Snowman v. Wardwell

32 Me. 275 | Me. | 1850

Wells, J.,

orally.—There was testimony tending to show that, whatever may have been the plaintiff’s misconduct, the defendant had information of it; and that he, nevertheless, continued his visits and attentions to her.

The jury were instructed that the defendant would not be excused from the contract, if he continued it in force, after he, had knowledge of her misconduct.

It is argued that the ruling was erroneous, because it required the plaintiff to believe or pre-supposed him to have believed, whatever rumors he might hear.

But the ruling did not relate to rumors, which he might have heard. It related to knowledge, which he possessed.

If, after knowing of her conduct and character, the defendant continued the original contract in force, or made a new contract to marry, there is no principle of law, which can relieve him from performing it.
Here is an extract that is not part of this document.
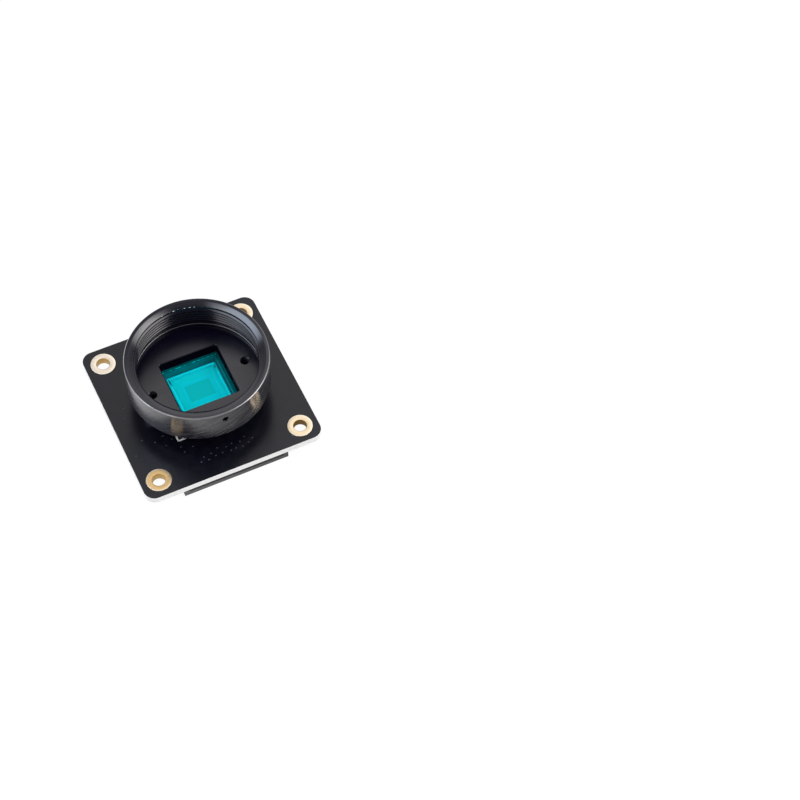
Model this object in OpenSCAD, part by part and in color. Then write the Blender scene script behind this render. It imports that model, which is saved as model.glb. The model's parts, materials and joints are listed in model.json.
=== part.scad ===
// Camera module: a square board with an image sensor under a CS lens mount.
// Origin: centre of the four mounting holes, on the board's front face.
// +Z is the optical axis, towards the lens. The cable socket faces -Y, under the board.

/* [Board] */
// Side of the square board
board_w = 38; // [37:0.5:44]
// Thickness of the board
board_t = 1.6; // [1:0.1:2.4]
// Radius of the board's corners
board_corner_r = 2.3; // [1:0.1:4]

/* [Mounting holes] */
// Distance from the board's edge to the middle of a mounting hole
hole_inset = 3.75; // [3.4:0.05:4.5]
// Bore of a mounting hole, inside its plating
hole_d = 2.7; // [2.2:0.1:3.2]
// Outer diameter of the plated ring round a hole
hole_pad_d = 5.1; // [4.4:0.1:5.6]
// Height of the plated ring above the board
hole_pad_t = 0.05; // [0.03:0.01:0.12]
// Thickness of the plating inside a hole
barrel_t = 0.1; // [0.05:0.01:0.2]

/* [Lens mount] */
// Nominal diameter of the lens thread
thread_d = 25.4; // [25:0.1:26]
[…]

The Judge did not assume to instruct the jury, what, or how much, evidence was necessary, in order to prove that the defendant had the knowledge. That matter was left wholly with them.

Exceptions overruled.

The defendant moved for a new trial on the ground of newly discovered evidence. To sustain the motion, he offers *277not testimony, but affidavits merely. This is not according to the practice. We can therefore consider the motion merely in the light of a proposition to postpone the case, till the testimony can be had. But we have examined the affidavits. If put into deposition form, they would not constitute a sufficient ground for the ordering, of a new trial. It is mostly cumulative. We do not say that a new trial cannot, in any case, be granted on the ground of evidence merely cumulative.

The ground of the rule is that, as the matter was before the jury, and they had viewed the features of the case, it is to.be presumed the evidence proposed to be added, on the very point before them, would not have altered their conclusions. It is, however, conceivable that evidence might be introduced, such as would lead the jury to a different result. But for that purpose the evidence must be very strong. Besides, unless the rule was quite stringent, there would be no end to litigation. But some of the affidavits state facts, not of the cumulative character. To them, another principle is deemed applicable, which is, that a case will not be opened to a new trial, unless the court should think it probable the new evidence would alter the verdict. Such is not our impression in this case. Motion for new trial overruled.